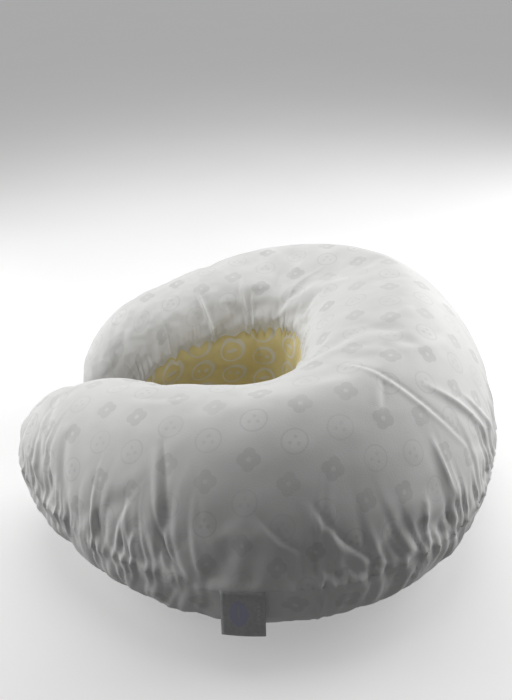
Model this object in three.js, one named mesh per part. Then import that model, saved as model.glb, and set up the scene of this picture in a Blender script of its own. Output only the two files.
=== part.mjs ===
// A C-shaped nursing pillow, in millimetres, +Z up.
//
// The pillow lies flat. Its opening faces -X, the middle of its back is at +X, and its two arms
// lie either side of the plane Y = 0: the right arm at -Y and the left arm at +Y. The origin is
// the middle of its box, at floor level.
//
// A casing of three cloth panels holds a loose fibre fill. The top and bottom panels meet in one
// seam that runs round the outside and both arm tips. A stretch panel is let in between them
// round the waist. Each panel, seam and fill is split in the plane Y = 0, where the back bends
// when the arms are spread.
import * as THREE from "three";

// The centre line of the filled ring, seen from above.
const SPINE_RADIUS = 157;
const SPINE_SHAPE = [0.01, 0.016, -0.068]; // shares of the radius that go with cos(a), cos(2a), cos(3a)
const SPINE_END = 2.92; // radians from the middle of the back to the end of an arm
const SPINE_SHIFT = -27.4; // along X, to bring the middle of the box to the origin

// The section across the ring.
const HALF_WIDTH = 85;
const BACK_WIDTH_SHARE = 1.07; // half-width at the middle of the back, over that at the tips
const TIP_WIDTH_SHARE = 0.63; // what the taper leaves of the half-width at the tips
const CROWN_HEIGHT = 187;
const TIP_CROWN_SHARE = 0.66; // crown height at the tips, over that at the back
const SEAM_HEIGHT = 69;
const TIP_LIFT = 34; // how far the tips' undersides rise off the floor
const TIP_LIFT_START = 0.55; // share of the arm where that rise starts
const TIP_LENGTH = 80; // the rounded end of an arm
const CROWN_LEAN = -0.15; // how far the crown leans outwards, in half-widths
const FLAT_BOTTOM_GAIN = 1.06; // presses the underside flat where it lies on the floor
const OUTER_TOP = { power: 2.1, root: 0.66 };
const INNER_TOP = { power: 2.4, root: 0.5 };
const OUTER_BOTTOM = { power: 2.9, root: 0.5 };
const INNER_BOTTOM = { power: 3.0, root: 0.5 };

// The stretch panel round the waist.
const STRETCH_TOP = 119; // height of its upper seam at the middle of the back
const STRETCH_BOTTOM = 14; // height of its lower seam there
const STRETCH_TAPER = 3.2; // a higher power keeps the panel wide for longer towards its ends

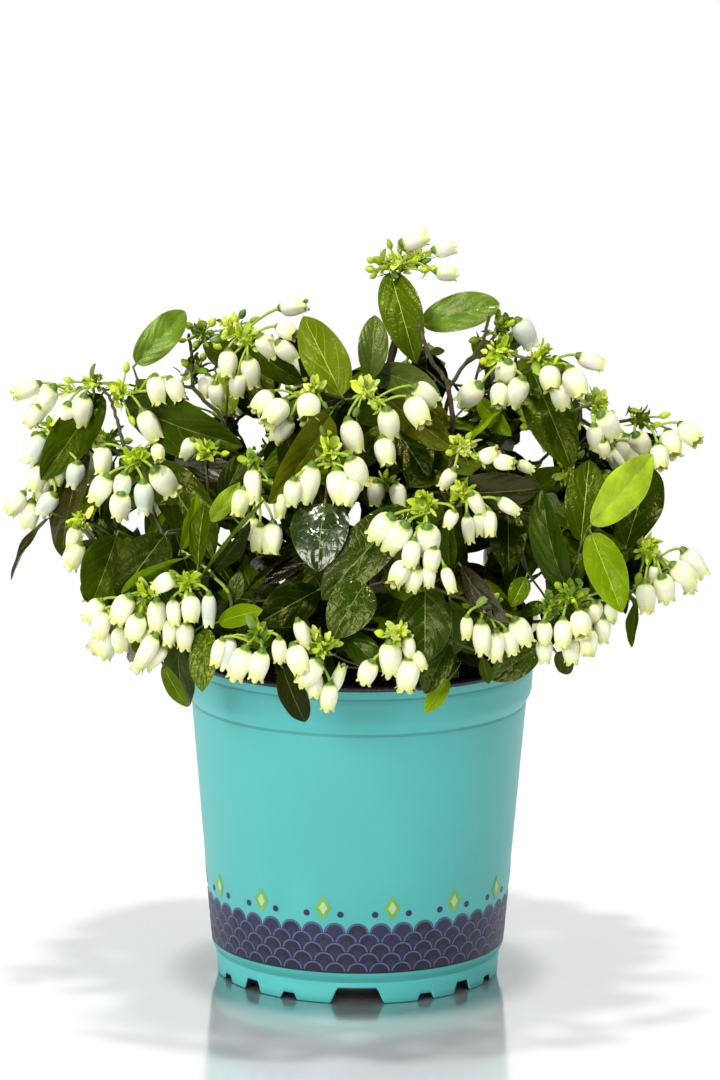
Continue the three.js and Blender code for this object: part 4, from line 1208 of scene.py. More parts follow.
def blade_shows_wrong(foot, end, width):
    """True where a blade from foot to end would close a gap that shows sky, or stand out past the crown's outline."""
    a, b = to_picture(foot), to_picture(end)
    ab = b - a
    size = max(ab @ ab, 1e-6)
    f = np.clip(((SKY[:, :2] - a) @ ab) / size, 0.0, 1.0)
    off = np.linalg.norm(SKY[:, :2] - (a + f[:, None] * ab), axis=1)
    half = width / 2 * PX * np.sin(math.pi * np.clip(f, 0.04, 0.96)) ** 0.8
    if (off < SKY[:, 2] + half * 0.9).any():
        return True
    across = unit([-ab[1], ab[0], 0])[:2] * width / 2 * PX
    mid = (a + b) / 2
    return not all(in_polygon(q, 0.0) for q in (b, mid, mid + across, mid - across, a + 0.75 * ab + across * 0.7, a + 0.75 * ab - across * 0.7))


# the leaves and bells placed by the view, as segments: x, y at both ends, half width (px), depth at both ends
_seg = []
for base, tip, row in leaf_rows:
    _seg.append((row[0], row[1], row[2], row[3], row[4] / 2, base[1], tip[1]))
for row in HERO_TRUSSES:
    _hub = on_dome(row[1], row[2], row[3] - 0.03)
    _seg.append((row[1] - 5, row[2], row[1] + 5, row[2], 7, _hub[1], _hub[1]))
    for bx, by, mx, my, w, tone in row[4]:
        apart = math.hypot(bx - row[1], by - row[2]) / PX
        y = near(bx, by, row[3], _hub[1], 3 + 0.45 * apart)[1] + 0.28 * max(0.0, by - row[2] - 14) / PX
        _seg.append((bx, by, mx, my, w / 2, y, y))
SHOWN = np.array(_seg, float)


def hides_shown(foot, end, width):
    """True where a blade would lie in front of a leaf, hub or bell that the view shows."""
    ab = SHOWN[:, 2:4] - SHOWN[:, 0:2]
    size = np.maximum((ab ** 2).sum(1), 1e-6)
    for f, part in ((0.12, 0.4), (0.35, 0.95), (0.6, 1.0), (0.85, 0.5), (1.0, 0.0)):
        p = foot + (end - foot) * f
        q = to_picture(p)
        g = np.clip(((q - SHOWN[:, 0:2]) * ab).sum(1) / size, 0, 1)
        off = np.linalg.norm(q - SHOWN[:, 0:2] - g[:, None] * ab, axis=1)
        depth = SHOWN[:, 5] + (SHOWN[:, 6] - SHOWN[:, 5]) * g
        if ((off < SHOWN[:, 4] * 0.8 + width / 2 * PX * part * 0.8) & (p[1] < depth + 2.0)).any():
            return True
    return False


def clear_of_pot(p, room=0.0):
    r = math.hypot(p[0], p[1])
    return p[2] > 121 + room or r > 68.5 + room


sprays = []


def scatter(count, k_range, spacing, accept, kind):
    placed = []
    tries = 0
    while len(placed) < count and tries < count * 60:
        tries += 1
        d = unit(rng.normal(size=3))
        k = rng.uniform(*k_range)
        rz = DOME["up"] if d[2] > 0 else DOME["down"]
        p = np.array([d[0] * DOME["x"], d[1] * DOME["y"], DOME["z"] + d[2] * rz]) if False else np.array(
            [d[0] * DOME["x"] * k, d[1] * DOME["y"] * k, DOME["z"] + d[2] * rz * k])
        if p[2] < 116 or not clear_of_pot(p, 4) or not accept(p):
            continue
        if any(np.linalg.norm(p - q) < spacing for q in placed):
            continue
        placed.append(p)
        sprays.append((p, kind))


# outer shell at the back and sides, and an inner layer all round whose leaves draw darker colours as painted shade
scatter(120, (0.84, 0.93), 17.5, lambda p: p[1] > 6 and inside_outline(p, 0.03) and not in_sky(p, 12), "outer")
scatter(70, (0.6, 0.72), 17.0, lambda p: inside_outline(p, 0.06) and not in_sky(p, 10), "inner")
scatter(44, (0.34, 0.5), 16.0, lambda p: not in_sky(p, 8), "core")
scatter(80, (0.68, 0.80), 14.5, lambda p: p[1] < 8 and inside_outline(p, 0.08) and not in_sky(p, 12), "mid")
# low, all round over the pot's edge
_tries = 0
_low = []
while len(_low) < 22 and _tries < 900:
    _tries += 1
    _a, _r = rng.uniform(0, 2 * math.pi), rng.uniform(36, 66)
    _p = np.array([_r * math.cos(_a), _r * math.sin(_a), rng.uniform(124, 136)])
    if in_sky(_p, 12) or any(np.linalg.norm(_p - q) < 15 for q in _low):
        continue
    _low.append(_p)
    sprays.append((_p, "low"))
for p, kind in sprays:
    jobs.append((p, 0.55 if kind == "outer" else 0.42, "spray", kind))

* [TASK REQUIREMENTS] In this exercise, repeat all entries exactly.

* [OUTPUT FOR THIS TASK]
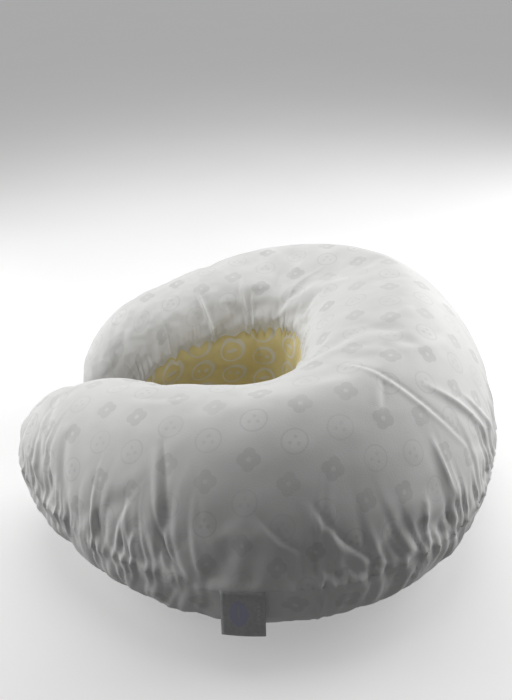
Model this object in three.js, one named mesh per part. Then import that model, saved as model.glb, and set up the scene of this picture in a Blender script of its own. Output only the two files.
=== part.mjs ===
// A C-shaped nursing pillow, in millimetres, +Z up.
//
// The pillow lies flat. Its opening faces -X, the middle of its back is at +X, and its two arms
// lie either side of the plane Y = 0: the right arm at -Y and the left arm at +Y. The origin is
// the middle of its box, at floor level.
//
// A casing of three cloth panels holds a loose fibre fill. The top and bottom panels meet in one
// seam that runs round the outside and both arm tips. A stretch panel is let in between them
// round the waist. Each panel, seam and fill is split in the plane Y = 0, where the back bends
// when the arms are spread.
import * as THREE from "three";

// The centre line of the filled ring, seen from above.
const SPINE_RADIUS = 157;
const SPINE_SHAPE = [0.01, 0.016, -0.068]; // shares of the radius that go with cos(a), cos(2a), cos(3a)
const SPINE_END = 2.92; // radians from the middle of the back to the end of an arm
const SPINE_SHIFT = -27.4; // along X, to bring the middle of the box to the origin

// The section across the ring.
const HALF_WIDTH = 85;
const BACK_WIDTH_SHARE = 1.07; // half-width at the middle of the back, over that at the tips
const TIP_WIDTH_SHARE = 0.63; // what the taper leaves of the half-width at the tips
const CROWN_HEIGHT = 187;
const TIP_CROWN_SHARE = 0.66; // crown height at the tips, over that at the back
const SEAM_HEIGHT = 69;
const TIP_LIFT = 34; // how far the tips' undersides rise off the floor
const TIP_LIFT_START = 0.55; // share of the arm where that rise starts
const TIP_LENGTH = 80; // the rounded end of an arm
const CROWN_LEAN = -0.15; // how far the crown leans outwards, in half-widths
const FLAT_BOTTOM_GAIN = 1.06; // presses the underside flat where it lies on the floor
const OUTER_TOP = { power: 2.1, root: 0.66 };
const INNER_TOP = { power: 2.4, root: 0.5 };
const OUTER_BOTTOM = { power: 2.9, root: 0.5 };
const INNER_BOTTOM = { power: 3.0, root: 0.5 };

// The stretch panel round the waist.
const STRETCH_TOP = 119; // height of its upper seam at the middle of the back
const STRETCH_BOTTOM = 14; // height of its lower seam there
const STRETCH_TAPER = 3.2; // a higher power keeps the panel wide for longer towards its ends

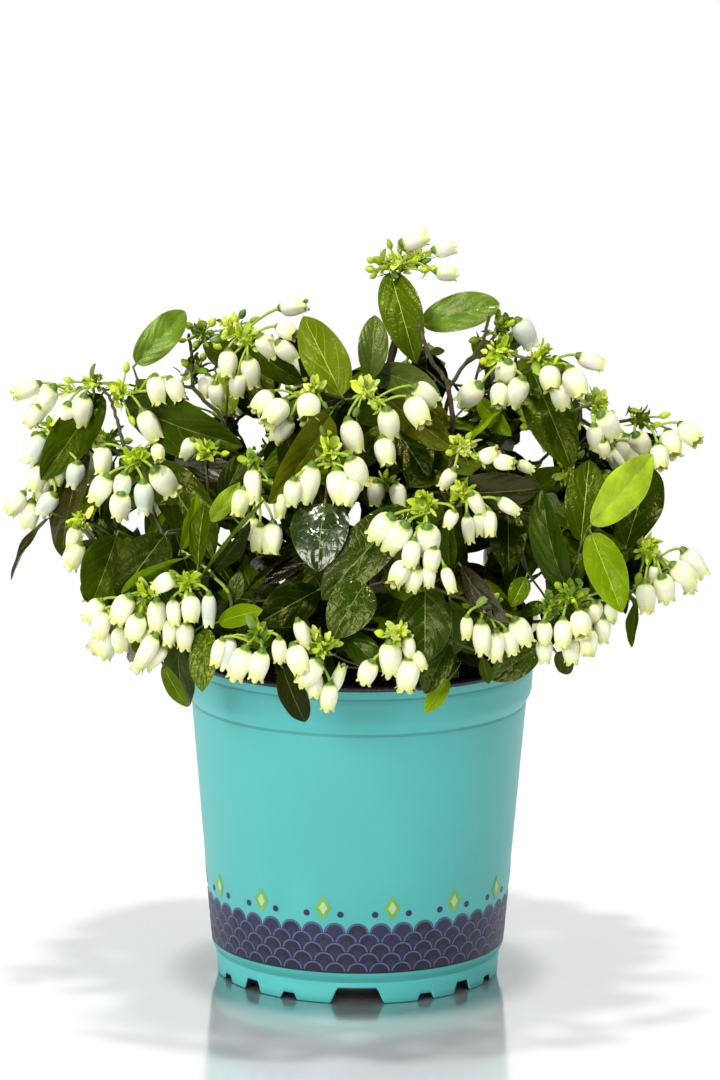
Continue the three.js and Blender code for this object: part 4, from line 1208 of scene.py. More parts follow.
def blade_shows_wrong(foot, end, width):
    """True where a blade from foot to end would close a gap that shows sky, or stand out past the crown's outline."""
    a, b = to_picture(foot), to_picture(end)
    ab = b - a
    size = max(ab @ ab, 1e-6)
    f = np.clip(((SKY[:, :2] - a) @ ab) / size, 0.0, 1.0)
    off = np.linalg.norm(SKY[:, :2] - (a + f[:, None] * ab), axis=1)
    half = width / 2 * PX * np.sin(math.pi * np.clip(f, 0.04, 0.96)) ** 0.8
    if (off < SKY[:, 2] + half * 0.9).any():
        return True
    across = unit([-ab[1], ab[0], 0])[:2] * width / 2 * PX
    mid = (a + b) / 2
    return not all(in_polygon(q, 0.0) for q in (b, mid, mid + across, mid - across, a + 0.75 * ab + across * 0.7, a + 0.75 * ab - across * 0.7))


# the leaves and bells placed by the view, as segments: x, y at both ends, half width (px), depth at both ends
_seg = []
for base, tip, row in leaf_rows:
    _seg.append((row[0], row[1], row[2], row[3], row[4] / 2, base[1], tip[1]))
for row in HERO_TRUSSES:
    _hub = on_dome(row[1], row[2], row[3] - 0.03)
    _seg.append((row[1] - 5, row[2], row[1] + 5, row[2], 7, _hub[1], _hub[1]))
    for bx, by, mx, my, w, tone in row[4]:
        apart = math.hypot(bx - row[1], by - row[2]) / PX
        y = near(bx, by, row[3], _hub[1], 3 + 0.45 * apart)[1] + 0.28 * max(0.0, by - row[2] - 14) / PX
        _seg.append((bx, by, mx, my, w / 2, y, y))
SHOWN = np.array(_seg, float)


def hides_shown(foot, end, width):
    """True where a blade would lie in front of a leaf, hub or bell that the view shows."""
    ab = SHOWN[:, 2:4] - SHOWN[:, 0:2]
    size = np.maximum((ab ** 2).sum(1), 1e-6)
    for f, part in ((0.12, 0.4), (0.35, 0.95), (0.6, 1.0), (0.85, 0.5), (1.0, 0.0)):
        p = foot + (end - foot) * f
        q = to_picture(p)
        g = np.clip(((q - SHOWN[:, 0:2]) * ab).sum(1) / size, 0, 1)
        off = np.linalg.norm(q - SHOWN[:, 0:2] - g[:, None] * ab, axis=1)
        depth = SHOWN[:, 5] + (SHOWN[:, 6] - SHOWN[:, 5]) * g
        if ((off < SHOWN[:, 4] * 0.8 + width / 2 * PX * part * 0.8) & (p[1] < depth + 2.0)).any():
            return True
    return False


def clear_of_pot(p, room=0.0):
    r = math.hypot(p[0], p[1])
    return p[2] > 121 + room or r > 68.5 + room


sprays = []


def scatter(count, k_range, spacing, accept, kind):
    placed = []
    tries = 0
    while len(placed) < count and tries < count * 60:
        tries += 1
        d = unit(rng.normal(size=3))
        k = rng.uniform(*k_range)
        rz = DOME["up"] if d[2] > 0 else DOME["down"]
        p = np.array([d[0] * DOME["x"], d[1] * DOME["y"], DOME["z"] + d[2] * rz]) if False else np.array(
            [d[0] * DOME["x"] * k, d[1] * DOME["y"] * k, DOME["z"] + d[2] * rz * k])
        if p[2] < 116 or not clear_of_pot(p, 4) or not accept(p):
            continue
        if any(np.linalg.norm(p - q) < spacing for q in placed):
            continue
        placed.append(p)
        sprays.append((p, kind))


# outer shell at the back and sides, and an inner layer all round whose leaves draw darker colours as painted shade
scatter(120, (0.84, 0.93), 17.5, lambda p: p[1] > 6 and inside_outline(p, 0.03) and not in_sky(p, 12), "outer")
scatter(70, (0.6, 0.72), 17.0, lambda p: inside_outline(p, 0.06) and not in_sky(p, 10), "inner")
scatter(44, (0.34, 0.5), 16.0, lambda p: not in_sky(p, 8), "core")
scatter(80, (0.68, 0.80), 14.5, lambda p: p[1] < 8 and inside_outline(p, 0.08) and not in_sky(p, 12), "mid")
# low, all round over the pot's edge
_tries = 0
_low = []
while len(_low) < 22 and _tries < 900:
    _tries += 1
    _a, _r = rng.uniform(0, 2 * math.pi), rng.uniform(36, 66)
    _p = np.array([_r * math.cos(_a), _r * math.sin(_a), rng.uniform(124, 136)])
    if in_sky(_p, 12) or any(np.linalg.norm(_p - q) < 15 for q in _low):
        continue
    _low.append(_p)
    sprays.append((_p, "low"))
for p, kind in sprays:
    jobs.append((p, 0.55 if kind == "outer" else 0.42, "spray", kind))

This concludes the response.